This morning, walking into the preschool, I was greeted by an interesting sight. One of the teachers walked toward the front door with a sandwich baggie held far out in front of her, pinched between her gloved index finger and thumb in the universal sign of "I'm carrying something gross."
"What's that?" I asked, noticing what looked like a paper towel crumpled up in the bag.
"Our class fish died."
Now, first off, I appreciate her taking the time to obscure the view of the dead fish by first wrapping it in a paper towel.
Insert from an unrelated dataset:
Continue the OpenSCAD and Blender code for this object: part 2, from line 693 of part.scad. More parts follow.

Seeing a dead body at a preschool age can become a core memory that sticks with you - just ask me about my first pet, a rabbit named Conejo.
I imagine one of the little kids seeing the fish floating upside down in the class tank, pointing to it and asking why "the fishie is sleeping?"
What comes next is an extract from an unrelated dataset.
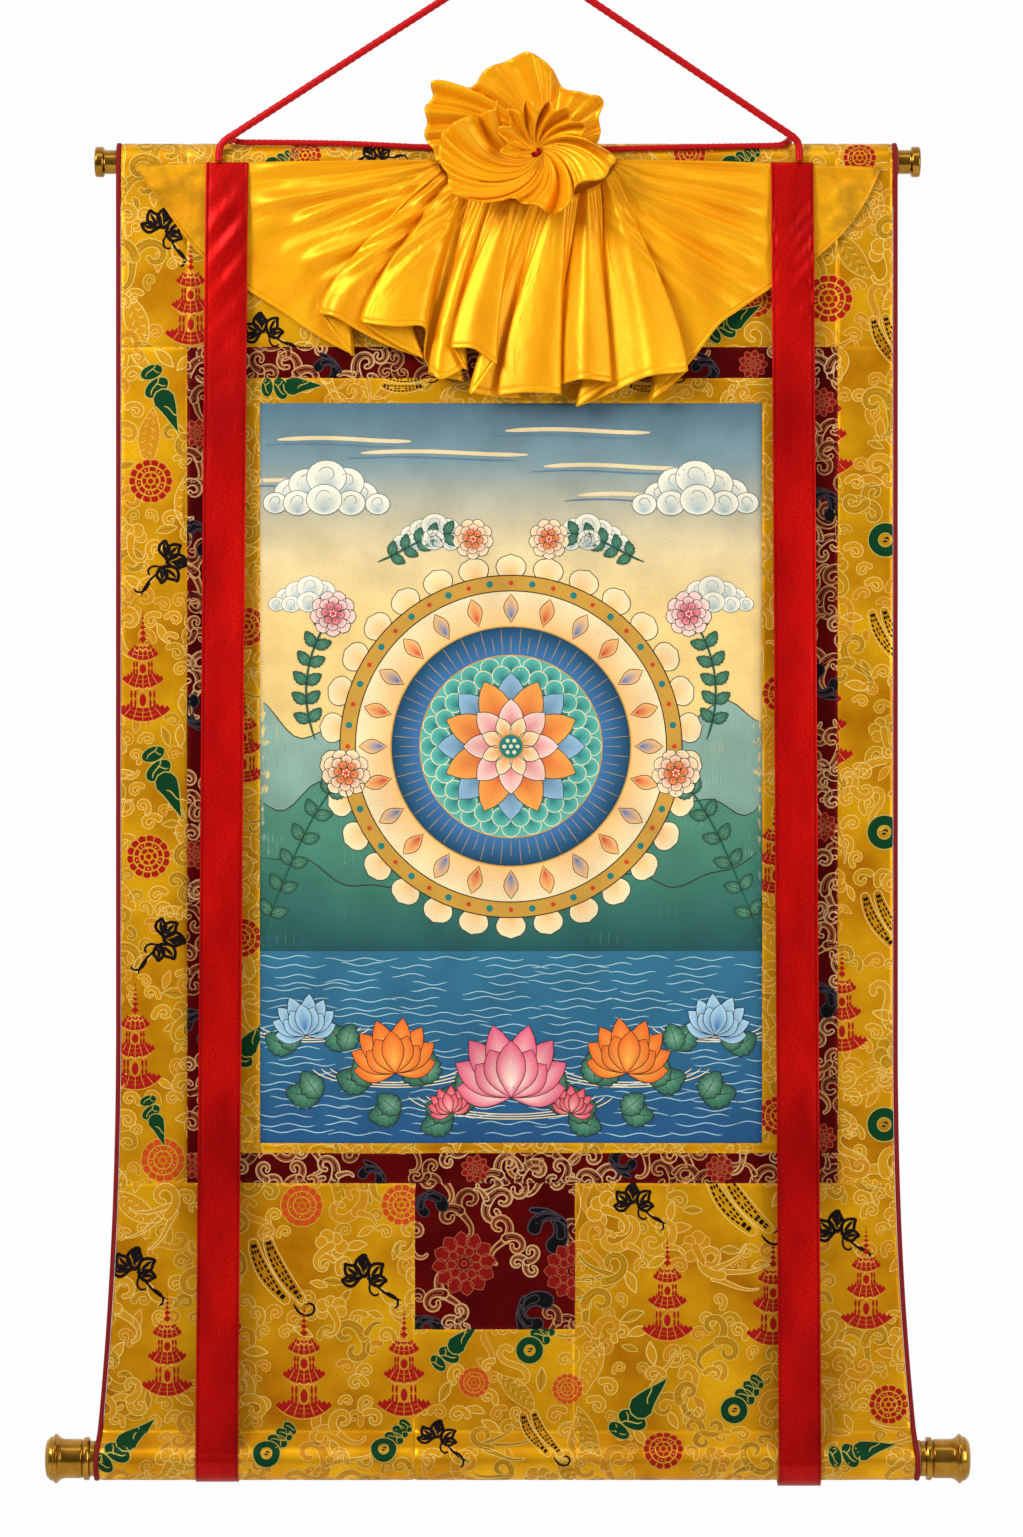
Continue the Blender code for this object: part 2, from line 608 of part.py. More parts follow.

The fish was probably named Gil, or some other pun-name that class mascots always seem to have.
Tomorrow morning I will pour a little latte out for the parents who had to deal with a thousand questions from their kids about why the fish died, what happens when something dies, will you die, will I die, do rocks die, and on and on.
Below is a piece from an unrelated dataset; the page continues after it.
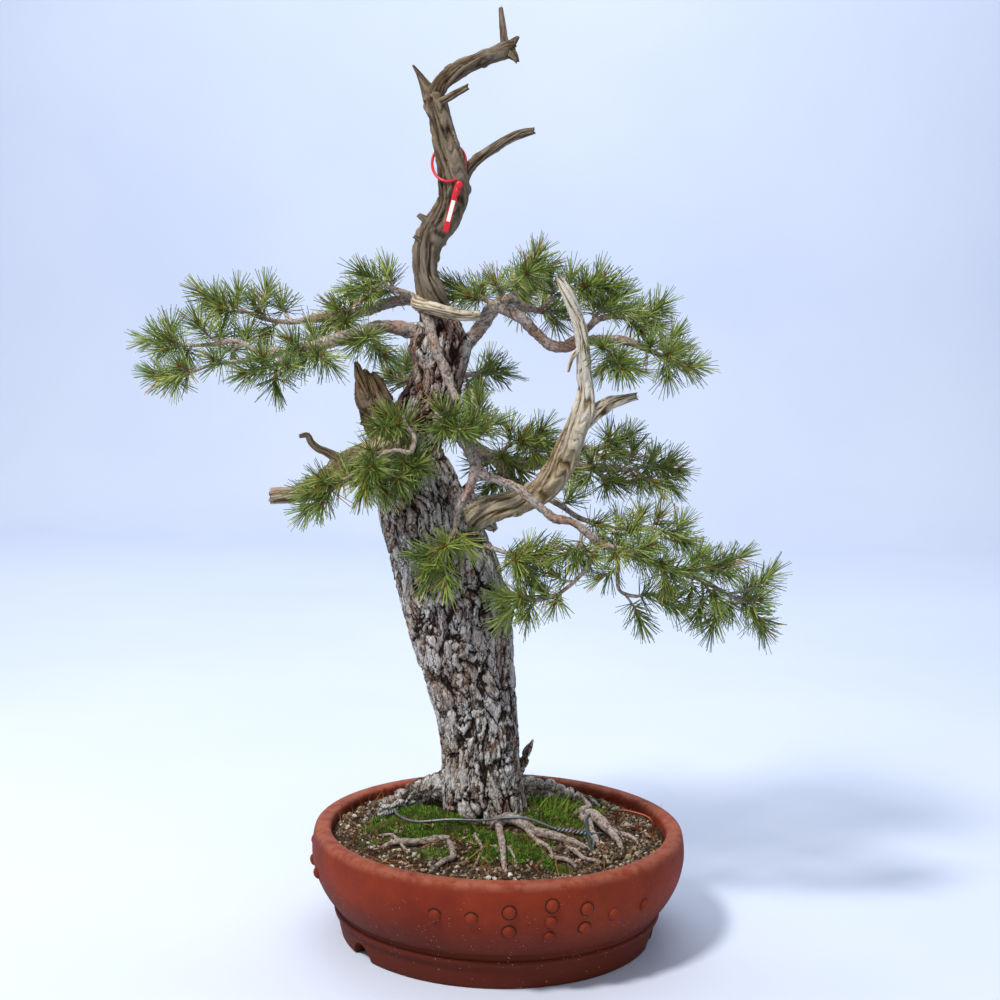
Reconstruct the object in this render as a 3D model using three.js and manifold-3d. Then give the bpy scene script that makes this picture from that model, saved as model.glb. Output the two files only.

My son asked me if the fish drowned - good thought, Buddy, though unlikely.
Anyway, I looked over at the teacher holding the Ziploc baggie as if it contained a radioactive nugget and asked if I could take it. She looked at me wryly and then smiled, probably relieved from having to take it outside herself, and asked, "what will you do with it?"
"Feed the plants," I shrugged while using my ungloved hand to take the baggie. As she already knew I was the weird Mom, she handed the fish right over.
After getting home, I took Gil out of his clear plastic coffin and plunked him into a little hole in the soil I drilled with my finger under one of the tomato plants. Replacing the dirt on top of "Gil" I thought about the tomatoes that will start to emerge in just a few months, fed by his noble sacrifice.
I doubt many people see a teacher carrying a dead fish through a preschool and think, "I can use that!" Rather than recoiling at it as I once would have, my instinct now is, "Oh! That's fertilizer."
Since moving to a small urban farm, my perspective on the usefulness of things is so drastically different than it once was. The plastic clamshells that once housed berries or cherry tomatoes are squirreled away in a pile in the corner like an episode of Hoarders. They're the perfect little individual greenhouses to start seeds. Baling twine is used for everything from gate latches to goat leashes. Bits of wire, leftover wood, and even old mixing bowls (aka animal food bowls) get added to the growing collection of "the useful things."
In my old life, things felt more disposable than they do today. Maybe it's because when you're outside trying to fix whatever things have gone wrong (and something is always wrong), you have to get creative and use whatever is on hand. Or maybe it's because every aspect of an operation can quickly start to hemorrhage money. It's better to use what's already at our disposal than to buy new.
A dead preschool mascot even can be useful. Goodbye, "Gil" the fish - so long, and thanks for all the tomatoes.